The other big thing was having the team work off line for a few hours to construct a mock-up of a “typical” work cell. Then, without worrying a bit about the takt time, work to minimize the cycle time of one person going through the complete cycle. They learned for themselves that to save time you must study motion. We went through three or four cycles of granularity – every time they thought they had “the” solution, we introduced another tool to see the next level of extra motion. Through this exercise, they gained confidence that it was entirely possible to make a dramatic improvement in the “optimal layout” that they already had.
After that, it was a matter of getting to work. They watched the actual operators, and now could see the excess motions that were being driven by the way the work was arranged. They started making little adjustments – always being respectful of the workers. “We’d like to try something different here, just to see if it works better for you. May we just try something?”

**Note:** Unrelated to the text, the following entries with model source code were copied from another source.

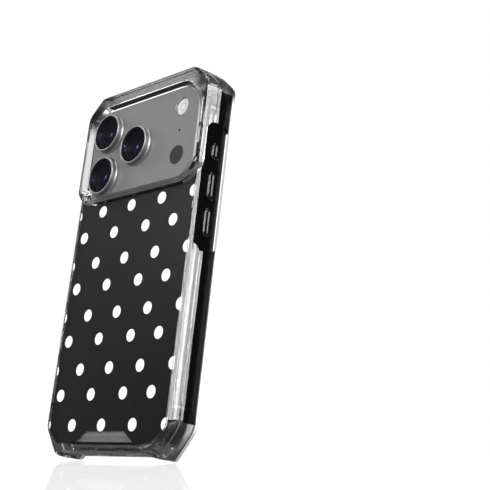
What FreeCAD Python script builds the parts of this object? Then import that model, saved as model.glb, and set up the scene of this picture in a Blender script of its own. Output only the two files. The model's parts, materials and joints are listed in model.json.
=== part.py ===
"""Clear polka-dot protective case fitted on its phone, standing on the case's bottom feet.

Millimetres. Origin at the bottom centre: +Z runs up the phone, the screen faces -Y and
the dotted back faces +Y. The volume side is -X, the power side +X.
"""
import FreeCAD, Part
import math
import os

os.makedirs("parts", exist_ok=True)

# ---- driving dimensions: case ----
CASE_HALF_WIDTH = 39.5
CASE_HEIGHT = 157.0
CHAMFER_Z = 11.7                    # height of the bottom corner chamfers on the side
TOP_CHAMFER_Z = 8.1                 # the same at the top corners
FOOT_X = 30.4                       # where the bottom chamfers end, at the feet
FOOT_FLAT = 1.2                     # width of the narrow flat each foot stands on
TOP_CORNER_X = 30.6
FOOT_SLOPE_X = 27.6                 # inner end of the foot's slope
RECESS_Z = 1.5                      # the bottom edge between the feet
LIP_Y = -8.5                        # front of the raised lip
RIM_Y = 5.8                         # back rim round the panel
GUARD_Y = 7.3                       # top of the camera guard
PANEL_Y = 5.3                       # printed surface
PRINT_THICK = 0.2
PLATE_THICK = 1.5
PANEL_HALF_WIDTH = 36.85
PANEL_BOTTOM_Z = 5.0
PANEL_CHAMFER_X = 7.1
PANEL_CHAMFER_Z = 6.1
WINDOW_HALF_FOOT = 19.0             # clear trapezoid at the panel's foot
WINDOW_HALF_HEAD = 12.4
WINDOW_TOP_Z = 9.9
GUARD_BOTTOM_Z = 106.3
GUARD_REACH = 39.8                  # half width of the guard's plan, past the sides
GUARD_RADII = (12.0, 4.0)           # its corners, lower and upper
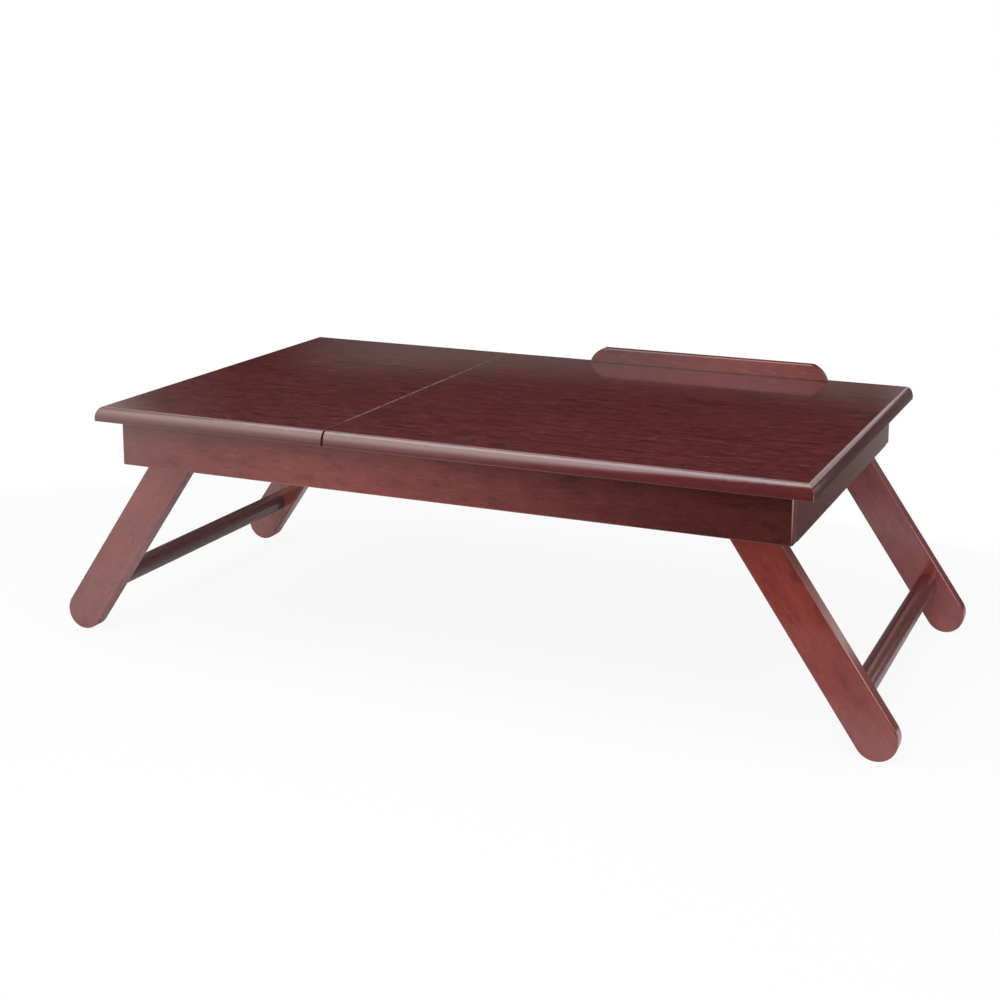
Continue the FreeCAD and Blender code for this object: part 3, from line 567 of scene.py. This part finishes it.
def clothTone(tree, values):
    axes = axesOf(tree, objectPlace(tree))
    angle = mathNode(tree, "ARCTAN2", axes["Y"], axes["X"])
    turn = total(tree, mathNode(tree, "DIVIDE", angle, 2 * math.pi), 0.5)
    ramp = addNode(tree, "ShaderNodeValToRGB")
    join(tree, turn, ramp.inputs["Fac"])
    stops = ramp.color_ramp.elements
    for number, (degrees, low, high, level, soft) in enumerate(values["directions"]):
        place = degrees / 360 + 0.5
        stop = stops[number] if number < 2 else stops.new(place)    # a new ramp has two
        stop.position = place
        stop.color = (low, high / values["highest"], level, soft)
    tones = addNode(tree, "ShaderNodeSeparateColor")
    join(tree, ramp.outputs["Color"], tones.inputs[0])
    low, high, level = tones.outputs
    rise = mathNode(tree, "SUBTRACT", axes["Z"], level)
    rise = mathNode(tree, "DIVIDE", rise, ramp.outputs["Alpha"])
    rise = remap(tree, rise, -1.0, 1.0, 0.0, values["highest"])
    haze = values["haze"]
    haze = product(tree, remap(tree, axes["Z"], *haze["heights"], haze["tone"], 0.0),
                   remap(tree, axes["Y"], *haze["depths"]))
    card = values["card"]
    card = product(tree, remap(tree, axes["X"], *card["rightEnd"]),
                   remap(tree, axes["Y"], *card["sideToFront"], card["side"], card["front"]),
                   remap(tree, axes["Y"], *card["userLimit"]),
                   remap(tree, axes["Z"], *card["foot"]),
                   remap(tree, axes["Z"], *card["head"]))
    return total(tree, low, product(tree, high, rise), haze, card)


def makeCloth(values):
    mesh = bpy.data.meshes.new("clothRing")
    shape = bmesh.new()
    foot = shape.verts.new((1, 0, 0))
    head = shape.verts.new((1, 0, values["height"]))
    edge = shape.edges.new((foot, head))
    bmesh.ops.spin(shape, geom=[foot, head, edge], cent=(0, 0, 0), axis=(0, 0, 1),
                   angle=2 * math.pi, steps=values["steps"], use_merge=True)
    bmesh.ops.scale(shape, vec=(*values["reach"], 1), verts=shape.verts)
    shape.to_mesh(mesh)
    shape.free()
    ring = bpy.data.objects.new("clothRing", mesh)
    bpy.context.scene.collection.objects.link(ring)
    material = bpy.data.materials.new("ringCloth")
    material.use_nodes = True
    tree = material.node_tree
    tree.nodes.clear()
    glow = addNode(tree, "ShaderNodeEmission")
    glow.inputs["Color"].default_value = (*values["tint"], 1)
    join(tree, clothTone(tree, values), glow.inputs["Strength"])
    join(tree, glow.outputs[0], addNode(tree, "ShaderNodeOutputMaterial").inputs["Surface"])
    mesh.materials.append(material)
    ring.visible_camera = False
    ring.visible_diffuse = False
    ring.visible_transmission = False
    ring.visible_shadow = False


# only the lamp overhead shows in reflections
lamps = [
    dict(name="overhead", place=(0, -0.6, 1.25), target=(0, -0.35, 0), size=(1.8, 1.3),
         radiance=2.3, mirrored=True),
    dict(name="front", place=(0.2, -1.75, 0.6), target=(0, 0, 0.15), size=(1.6, 0.8),
         radiance=2.0, mirrored=False),
    dict(name="rightSide", place=(1.7, 0.1, 0.6), target=(0, 0, 0.15), size=(1.0, 0.7),
         radiance=1.2, mirrored=False),
    dict(name="leftSide", place=(-1.7, 0.4, 0.6), target=(0, 0, 0.15), size=(1.0, 0.7),
         radiance=1.2, mirrored=False),
    dict(name="behind", place=(0.0, 1.8, 0.6), target=(0, 0, 0.15), size=(1.6, 0.7),
         radiance=1.0, mirrored=False)]


def softBox(name, place, target, size, radiance, mirrored):
    lamp = bpy.data.lights.new(name, "AREA")
    lamp.shape = "RECTANGLE"
    lamp.size, lamp.size_y = size
    lamp.energy = radiance * math.pi * size[0] * size[1]
    light = bpy.data.objects.new(name, lamp)
    bpy.context.scene.collection.objects.link(light)
    light.location = place
    light.rotation_euler = (Vector(target) - Vector(place)).to_track_quat("-Z", "Y").to_euler()
    light.visible_camera = False
    light.visible_glossy = mirrored


makeFloor(floorPaint)
makeWorld(room)
makeCloth(cloth)
for lamp in lamps:
    softBox(**lamp)
print("studio built")

camera = dict(place=(0.58898, -1.33611, 0.53590), yaw=22.348, pitch=9.755, roll=0.350,
              lens=60.395, shift=(-0.06, -0.18), sensor=36.0, nearest=0.01)


def makeCamera(values):
    data = bpy.data.cameras.new("camera")
    data.sensor_width = values["sensor"]
    data.lens = values["lens"]
    data.shift_x, data.shift_y = values["shift"]
    data.clip_start = values["nearest"]
    view = bpy.data.objects.new("camera", data)
    bpy.context.scene.collection.objects.link(view)
    turn = Matrix.Rotation(math.radians(values["yaw"]), 4, "Z")
    tip = Matrix.Rotation(math.radians(90 - values["pitch"]), 4, "X")
    roll = Matrix.Rotation(math.radians(values["roll"]), 4, "Z")
    view.matrix_world = Matrix.Translation(values["place"]) @ turn @ tip @ roll
    bpy.context.scene.camera = view


makeCamera(camera)
bpy.context.scene.view_settings.view_transform = "Standard"
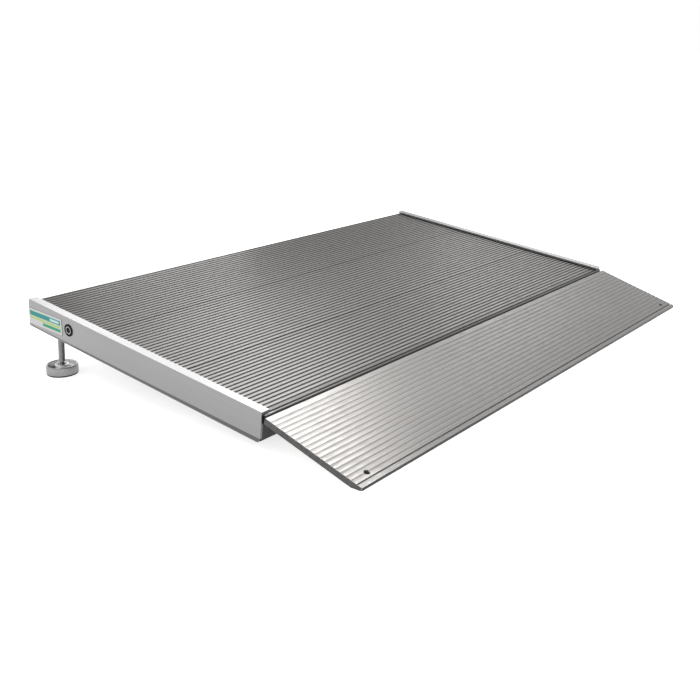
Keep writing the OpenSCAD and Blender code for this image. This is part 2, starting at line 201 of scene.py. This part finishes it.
# Floor, nylon and rubber, and the films' colours
FLOOR_GREY = grey(0.8)
NYLON = (0.78, 0.76, 0.69, 1)
RUBBER = grey(0.03)
FILM_WHITE = grey(0.62)
TEAL = (0.02, 0.28, 0.25, 1)
PALE_TEAL = (0.55, 0.75, 0.72, 1)
LIME = (0.38, 0.62, 0.04, 1)
GREEN = (0.03, 0.33, 0.16, 1)

# Label: its lean, a little less than the slope; bottom, top, left and right of each panel, in
# millimetres from its middle; and how soft the printed edges are
LABEL_LEAN = SLOPE - math.radians(3.8)
LABEL_PANELS = (
    (1.5, 8.5, -36.5, 36.5, TEAL),
    (3.2, 6.8, -33.0, -12.0, PALE_TEAL),
    (-2.6, -0.4, -36.5, 36.5, LIME),
    (-8.5, -4.2, -36.5, 6.0, GREEN),
)
LABEL_SOFT_EDGE = 0.12 * MM

# Badge: colours of its disc and ring, the ring's inner and outer radius, and its edges' softness
BADGE_BLACK = grey(0.012)
BADGE_PALE = grey(0.75)
BADGE_RING = (4.5 * MM, 5.4 * MM)
BADGE_SOFT_EDGE = 0.1 * MM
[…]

That “May we try this?” attitude introduced something into the dynamic that doesn’t show up often enough – humility. Rather than these managers saying “We’ve got a better way, do it like this.” they were saying “We really don’t know if this will work or not,” and asking not only permission to try, but for input on whether it worked, or how it could work if it wasn’t quite there.
A lot of changes got implemented, but there was no arguing or friction because everything was just an experiment to see if it would work or not.
In the end, I saw something I had never seen before – the manager put in a budget request for a reduction, because he knew he could get it done with less, or at least figuring out how was within his reach.
That scrap of paper reminded me of a pretty good week.
That’s great that you have this information to look back on. Keeping track of where you have been or what the condition was is an important part of Lean. But it’s the most difficult part for me.
I see something that needs changing. I want to change it and move on. The company owners need to see the way it was, the way it is now and how much money are we saving. To me saving and displaying the metrics is the difficult part of Lean. I’d better save those scraps of paper.